**Task goal**
Give back, exactly as it appears, the run of lines opening with the one containing "for node in" and closing with the one containing "bpy.data.objects.remove(obj)". Nothing outside that run should appear.

· · · · · · ·

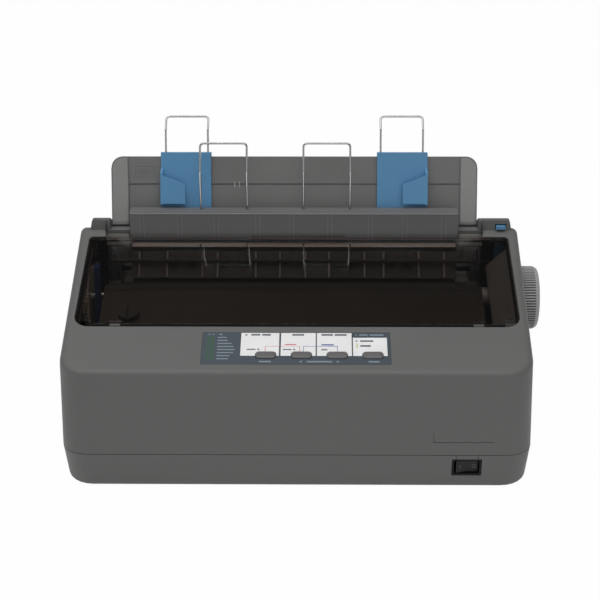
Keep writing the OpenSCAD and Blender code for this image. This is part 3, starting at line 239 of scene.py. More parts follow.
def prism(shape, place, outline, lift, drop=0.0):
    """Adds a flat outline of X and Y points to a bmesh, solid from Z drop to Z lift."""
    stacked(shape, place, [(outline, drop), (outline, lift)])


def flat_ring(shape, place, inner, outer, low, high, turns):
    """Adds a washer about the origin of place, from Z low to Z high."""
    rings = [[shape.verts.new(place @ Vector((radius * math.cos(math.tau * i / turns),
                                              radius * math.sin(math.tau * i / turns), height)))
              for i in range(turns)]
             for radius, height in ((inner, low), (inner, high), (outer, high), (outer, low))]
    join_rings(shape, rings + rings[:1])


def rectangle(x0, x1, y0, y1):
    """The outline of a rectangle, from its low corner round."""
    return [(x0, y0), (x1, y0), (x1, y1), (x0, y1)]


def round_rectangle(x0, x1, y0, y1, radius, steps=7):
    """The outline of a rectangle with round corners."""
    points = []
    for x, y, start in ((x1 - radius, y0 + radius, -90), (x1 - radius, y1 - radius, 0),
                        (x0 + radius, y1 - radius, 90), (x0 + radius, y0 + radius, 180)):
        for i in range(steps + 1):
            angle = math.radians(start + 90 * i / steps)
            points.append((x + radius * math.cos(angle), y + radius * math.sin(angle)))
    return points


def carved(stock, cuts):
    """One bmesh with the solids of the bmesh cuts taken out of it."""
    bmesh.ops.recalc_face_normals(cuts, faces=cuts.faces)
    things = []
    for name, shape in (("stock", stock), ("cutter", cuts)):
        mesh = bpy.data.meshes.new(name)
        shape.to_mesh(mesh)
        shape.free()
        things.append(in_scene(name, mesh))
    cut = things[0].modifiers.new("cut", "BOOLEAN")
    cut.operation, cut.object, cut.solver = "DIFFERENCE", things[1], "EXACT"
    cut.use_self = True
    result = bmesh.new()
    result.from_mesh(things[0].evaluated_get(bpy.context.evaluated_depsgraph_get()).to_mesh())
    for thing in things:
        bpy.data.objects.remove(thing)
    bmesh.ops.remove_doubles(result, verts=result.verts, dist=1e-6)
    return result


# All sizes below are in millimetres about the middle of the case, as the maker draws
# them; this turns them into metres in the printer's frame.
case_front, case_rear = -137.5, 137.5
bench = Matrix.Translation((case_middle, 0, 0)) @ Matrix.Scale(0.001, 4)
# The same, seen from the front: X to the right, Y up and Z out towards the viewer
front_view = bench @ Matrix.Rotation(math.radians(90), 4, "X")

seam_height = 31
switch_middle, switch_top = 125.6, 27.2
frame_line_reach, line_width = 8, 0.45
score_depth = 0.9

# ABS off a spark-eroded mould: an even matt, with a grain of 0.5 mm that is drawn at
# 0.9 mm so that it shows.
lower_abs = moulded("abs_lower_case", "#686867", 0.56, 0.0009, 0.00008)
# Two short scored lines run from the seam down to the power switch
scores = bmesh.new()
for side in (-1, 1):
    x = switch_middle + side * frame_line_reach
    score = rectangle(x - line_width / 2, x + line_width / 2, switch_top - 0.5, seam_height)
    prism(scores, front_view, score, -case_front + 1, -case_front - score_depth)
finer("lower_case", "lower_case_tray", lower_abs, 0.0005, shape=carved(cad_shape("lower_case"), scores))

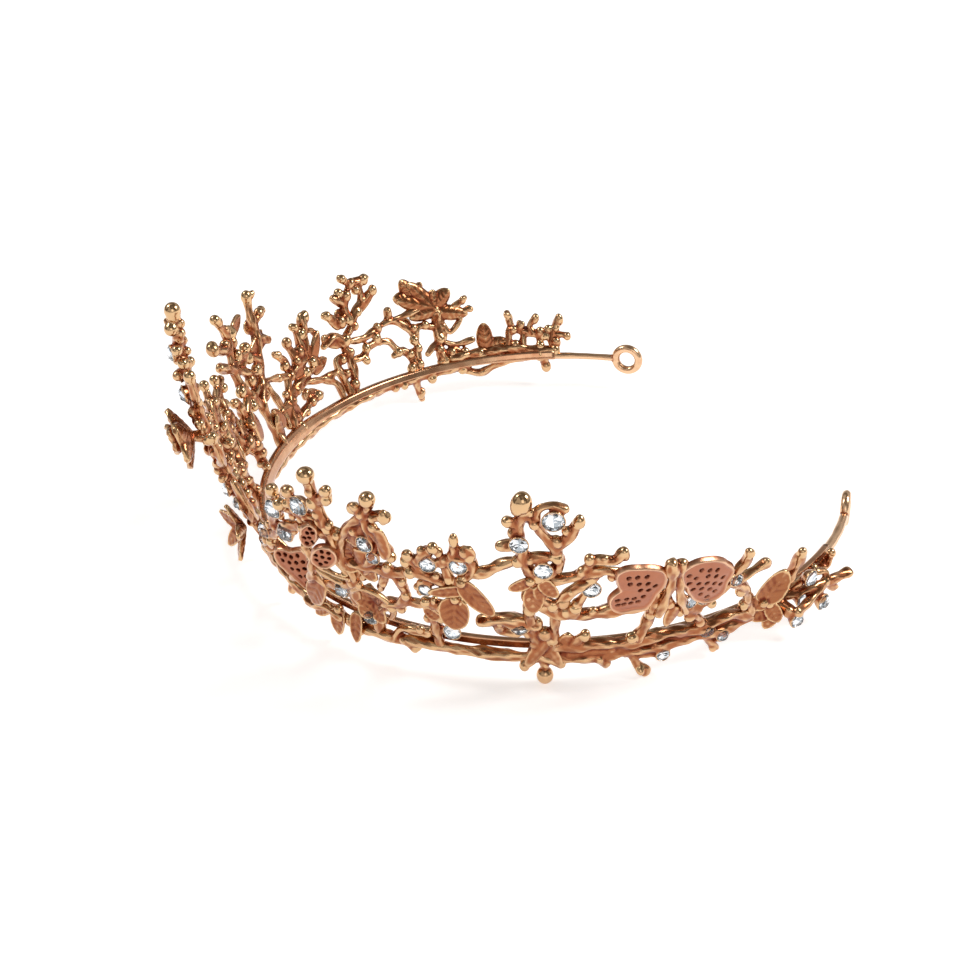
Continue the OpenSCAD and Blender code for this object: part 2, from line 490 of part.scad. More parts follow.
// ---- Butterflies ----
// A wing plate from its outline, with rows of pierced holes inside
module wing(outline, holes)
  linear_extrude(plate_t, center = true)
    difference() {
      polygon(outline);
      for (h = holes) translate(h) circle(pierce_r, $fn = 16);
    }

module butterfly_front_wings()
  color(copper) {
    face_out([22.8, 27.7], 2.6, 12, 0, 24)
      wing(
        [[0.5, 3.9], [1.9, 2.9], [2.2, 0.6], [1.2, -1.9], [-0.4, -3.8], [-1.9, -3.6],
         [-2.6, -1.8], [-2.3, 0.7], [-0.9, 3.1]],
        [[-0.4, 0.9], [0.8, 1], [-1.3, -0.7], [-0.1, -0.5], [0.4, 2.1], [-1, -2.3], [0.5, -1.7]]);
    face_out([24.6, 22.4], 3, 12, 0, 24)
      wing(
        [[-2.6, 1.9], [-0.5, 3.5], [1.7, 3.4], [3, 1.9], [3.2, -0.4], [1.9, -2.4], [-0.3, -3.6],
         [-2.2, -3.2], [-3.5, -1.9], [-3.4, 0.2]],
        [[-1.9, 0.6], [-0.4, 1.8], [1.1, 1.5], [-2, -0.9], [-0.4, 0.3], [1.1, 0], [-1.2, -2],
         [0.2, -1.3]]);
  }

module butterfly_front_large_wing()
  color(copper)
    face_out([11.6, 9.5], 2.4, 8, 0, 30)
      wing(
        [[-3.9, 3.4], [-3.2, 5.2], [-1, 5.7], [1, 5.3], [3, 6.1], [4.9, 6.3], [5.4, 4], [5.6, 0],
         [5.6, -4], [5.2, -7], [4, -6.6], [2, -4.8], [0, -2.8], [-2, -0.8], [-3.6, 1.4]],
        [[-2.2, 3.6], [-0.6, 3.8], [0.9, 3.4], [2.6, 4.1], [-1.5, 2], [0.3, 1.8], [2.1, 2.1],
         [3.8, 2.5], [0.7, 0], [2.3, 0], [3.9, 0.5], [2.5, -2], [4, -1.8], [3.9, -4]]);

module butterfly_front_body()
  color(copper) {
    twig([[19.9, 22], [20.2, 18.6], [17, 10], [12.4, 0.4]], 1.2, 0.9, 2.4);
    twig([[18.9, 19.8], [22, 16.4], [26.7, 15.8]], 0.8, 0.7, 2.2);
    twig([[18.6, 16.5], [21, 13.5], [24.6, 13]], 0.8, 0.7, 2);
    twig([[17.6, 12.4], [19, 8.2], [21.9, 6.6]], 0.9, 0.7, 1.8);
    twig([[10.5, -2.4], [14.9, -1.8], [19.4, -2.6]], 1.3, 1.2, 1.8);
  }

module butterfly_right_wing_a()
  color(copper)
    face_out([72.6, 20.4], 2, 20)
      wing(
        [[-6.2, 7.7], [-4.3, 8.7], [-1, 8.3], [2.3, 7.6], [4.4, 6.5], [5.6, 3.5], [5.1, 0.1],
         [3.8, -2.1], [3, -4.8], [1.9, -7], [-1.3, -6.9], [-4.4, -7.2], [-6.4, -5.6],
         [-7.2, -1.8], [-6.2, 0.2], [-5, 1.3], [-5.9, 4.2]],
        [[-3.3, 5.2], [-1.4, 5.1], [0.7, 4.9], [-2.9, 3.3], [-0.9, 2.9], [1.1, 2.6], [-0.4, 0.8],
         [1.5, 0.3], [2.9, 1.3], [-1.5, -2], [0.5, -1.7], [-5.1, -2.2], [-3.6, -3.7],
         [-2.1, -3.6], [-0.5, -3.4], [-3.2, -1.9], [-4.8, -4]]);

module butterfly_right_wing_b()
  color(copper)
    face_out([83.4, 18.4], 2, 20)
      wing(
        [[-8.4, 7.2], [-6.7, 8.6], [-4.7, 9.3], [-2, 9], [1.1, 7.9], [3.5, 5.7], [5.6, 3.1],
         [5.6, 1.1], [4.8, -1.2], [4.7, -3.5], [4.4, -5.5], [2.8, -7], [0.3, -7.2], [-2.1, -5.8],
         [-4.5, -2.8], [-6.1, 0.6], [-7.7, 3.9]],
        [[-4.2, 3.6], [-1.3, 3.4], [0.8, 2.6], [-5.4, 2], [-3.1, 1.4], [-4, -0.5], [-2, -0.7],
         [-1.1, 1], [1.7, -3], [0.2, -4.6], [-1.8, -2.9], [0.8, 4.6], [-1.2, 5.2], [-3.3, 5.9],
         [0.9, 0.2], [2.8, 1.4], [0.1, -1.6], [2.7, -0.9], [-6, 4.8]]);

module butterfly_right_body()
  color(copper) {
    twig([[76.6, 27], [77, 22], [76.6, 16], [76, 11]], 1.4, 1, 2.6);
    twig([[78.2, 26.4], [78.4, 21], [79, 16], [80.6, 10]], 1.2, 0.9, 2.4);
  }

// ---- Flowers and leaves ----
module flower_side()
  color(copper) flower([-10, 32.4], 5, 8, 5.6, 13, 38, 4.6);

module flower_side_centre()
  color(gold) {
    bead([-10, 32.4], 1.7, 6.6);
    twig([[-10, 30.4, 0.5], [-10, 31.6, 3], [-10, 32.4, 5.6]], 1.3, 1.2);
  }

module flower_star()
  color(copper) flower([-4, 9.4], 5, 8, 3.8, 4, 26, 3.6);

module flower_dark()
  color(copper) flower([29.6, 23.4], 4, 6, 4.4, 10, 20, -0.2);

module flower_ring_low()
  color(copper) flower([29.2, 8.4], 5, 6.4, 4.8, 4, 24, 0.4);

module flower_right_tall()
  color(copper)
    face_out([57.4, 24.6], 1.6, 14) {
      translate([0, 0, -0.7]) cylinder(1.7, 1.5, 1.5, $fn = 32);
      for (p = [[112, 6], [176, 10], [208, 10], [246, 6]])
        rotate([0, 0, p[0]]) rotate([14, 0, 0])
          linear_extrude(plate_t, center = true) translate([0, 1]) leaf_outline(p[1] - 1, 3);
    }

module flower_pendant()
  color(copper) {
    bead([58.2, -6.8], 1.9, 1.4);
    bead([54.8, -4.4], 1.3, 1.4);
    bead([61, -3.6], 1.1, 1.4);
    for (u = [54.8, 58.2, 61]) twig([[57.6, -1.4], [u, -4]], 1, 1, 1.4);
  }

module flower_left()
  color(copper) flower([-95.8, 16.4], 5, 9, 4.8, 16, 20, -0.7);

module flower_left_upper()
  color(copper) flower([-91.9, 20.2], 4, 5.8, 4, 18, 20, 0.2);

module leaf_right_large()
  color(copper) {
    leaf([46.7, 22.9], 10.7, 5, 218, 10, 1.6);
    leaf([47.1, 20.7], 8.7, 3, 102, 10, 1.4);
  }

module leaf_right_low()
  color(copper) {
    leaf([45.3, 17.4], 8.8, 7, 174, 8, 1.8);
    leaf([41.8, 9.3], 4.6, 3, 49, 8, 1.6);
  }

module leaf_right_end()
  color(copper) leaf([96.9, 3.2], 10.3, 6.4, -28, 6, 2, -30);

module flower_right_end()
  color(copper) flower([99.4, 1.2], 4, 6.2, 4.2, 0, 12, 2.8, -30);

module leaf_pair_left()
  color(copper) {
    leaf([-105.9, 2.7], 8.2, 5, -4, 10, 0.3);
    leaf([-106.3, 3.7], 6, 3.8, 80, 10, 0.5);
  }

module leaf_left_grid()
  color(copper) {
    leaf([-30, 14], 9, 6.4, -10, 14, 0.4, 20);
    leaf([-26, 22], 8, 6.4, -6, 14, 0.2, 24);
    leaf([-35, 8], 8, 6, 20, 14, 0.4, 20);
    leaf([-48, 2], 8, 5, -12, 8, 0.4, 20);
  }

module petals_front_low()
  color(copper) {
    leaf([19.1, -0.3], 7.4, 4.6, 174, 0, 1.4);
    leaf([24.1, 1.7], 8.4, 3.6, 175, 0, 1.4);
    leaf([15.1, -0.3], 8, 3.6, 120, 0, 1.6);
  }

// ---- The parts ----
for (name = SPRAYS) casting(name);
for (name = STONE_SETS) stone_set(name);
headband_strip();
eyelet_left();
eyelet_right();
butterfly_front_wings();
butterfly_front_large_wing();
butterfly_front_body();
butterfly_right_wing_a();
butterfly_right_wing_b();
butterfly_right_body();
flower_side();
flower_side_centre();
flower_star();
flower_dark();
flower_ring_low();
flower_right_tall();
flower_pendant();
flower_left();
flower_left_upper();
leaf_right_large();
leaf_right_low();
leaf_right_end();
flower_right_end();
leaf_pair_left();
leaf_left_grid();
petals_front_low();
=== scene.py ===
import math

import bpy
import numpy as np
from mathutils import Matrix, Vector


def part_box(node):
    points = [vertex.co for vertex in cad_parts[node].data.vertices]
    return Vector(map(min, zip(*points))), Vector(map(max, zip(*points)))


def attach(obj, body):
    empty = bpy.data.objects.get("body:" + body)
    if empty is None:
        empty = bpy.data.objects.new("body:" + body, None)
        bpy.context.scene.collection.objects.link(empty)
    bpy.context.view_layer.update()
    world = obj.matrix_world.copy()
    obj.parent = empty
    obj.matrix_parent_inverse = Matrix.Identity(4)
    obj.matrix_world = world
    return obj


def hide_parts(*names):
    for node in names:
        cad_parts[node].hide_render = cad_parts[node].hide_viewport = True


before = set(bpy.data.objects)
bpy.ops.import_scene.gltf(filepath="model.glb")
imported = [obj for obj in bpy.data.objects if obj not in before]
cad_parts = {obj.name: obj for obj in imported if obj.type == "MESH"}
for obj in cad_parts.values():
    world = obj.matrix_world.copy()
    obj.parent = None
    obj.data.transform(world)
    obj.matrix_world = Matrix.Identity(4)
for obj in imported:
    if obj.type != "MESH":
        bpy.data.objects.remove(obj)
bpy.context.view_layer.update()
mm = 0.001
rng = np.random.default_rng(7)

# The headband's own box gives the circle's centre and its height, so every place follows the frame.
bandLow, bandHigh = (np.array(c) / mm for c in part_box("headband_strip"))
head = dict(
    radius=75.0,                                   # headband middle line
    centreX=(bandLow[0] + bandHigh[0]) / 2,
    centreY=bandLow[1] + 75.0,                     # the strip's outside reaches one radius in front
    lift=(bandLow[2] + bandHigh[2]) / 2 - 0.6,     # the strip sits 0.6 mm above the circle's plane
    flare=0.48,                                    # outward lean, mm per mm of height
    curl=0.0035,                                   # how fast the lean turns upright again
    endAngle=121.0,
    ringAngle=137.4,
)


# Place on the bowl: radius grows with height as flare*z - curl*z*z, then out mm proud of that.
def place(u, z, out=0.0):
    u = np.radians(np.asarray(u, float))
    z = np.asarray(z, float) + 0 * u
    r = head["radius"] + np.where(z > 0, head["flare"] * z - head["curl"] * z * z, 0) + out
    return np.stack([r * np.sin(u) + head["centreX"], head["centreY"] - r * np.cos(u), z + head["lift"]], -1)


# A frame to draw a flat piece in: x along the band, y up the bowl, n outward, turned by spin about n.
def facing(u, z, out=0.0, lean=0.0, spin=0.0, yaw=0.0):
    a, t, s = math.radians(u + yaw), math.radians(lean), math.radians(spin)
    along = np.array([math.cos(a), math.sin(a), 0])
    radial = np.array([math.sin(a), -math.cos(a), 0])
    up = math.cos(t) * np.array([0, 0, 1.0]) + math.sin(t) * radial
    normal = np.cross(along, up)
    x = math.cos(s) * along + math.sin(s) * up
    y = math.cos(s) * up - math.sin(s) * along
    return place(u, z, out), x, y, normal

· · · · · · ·

**Exercise answer**
    for node in names:
        cad_parts[node].hide_render = cad_parts[node].hide_viewport = True


before = set(bpy.data.objects)
bpy.ops.import_scene.gltf(filepath="model.glb")
imported = [obj for obj in bpy.data.objects if obj not in before]
cad_parts = {obj.name: obj for obj in imported if obj.type == "MESH"}
for obj in cad_parts.values():
    world = obj.matrix_world.copy()
    obj.parent = None
    obj.data.transform(world)
    obj.matrix_world = Matrix.Identity(4)
for obj in imported:
    if obj.type != "MESH":
        bpy.data.objects.remove(obj)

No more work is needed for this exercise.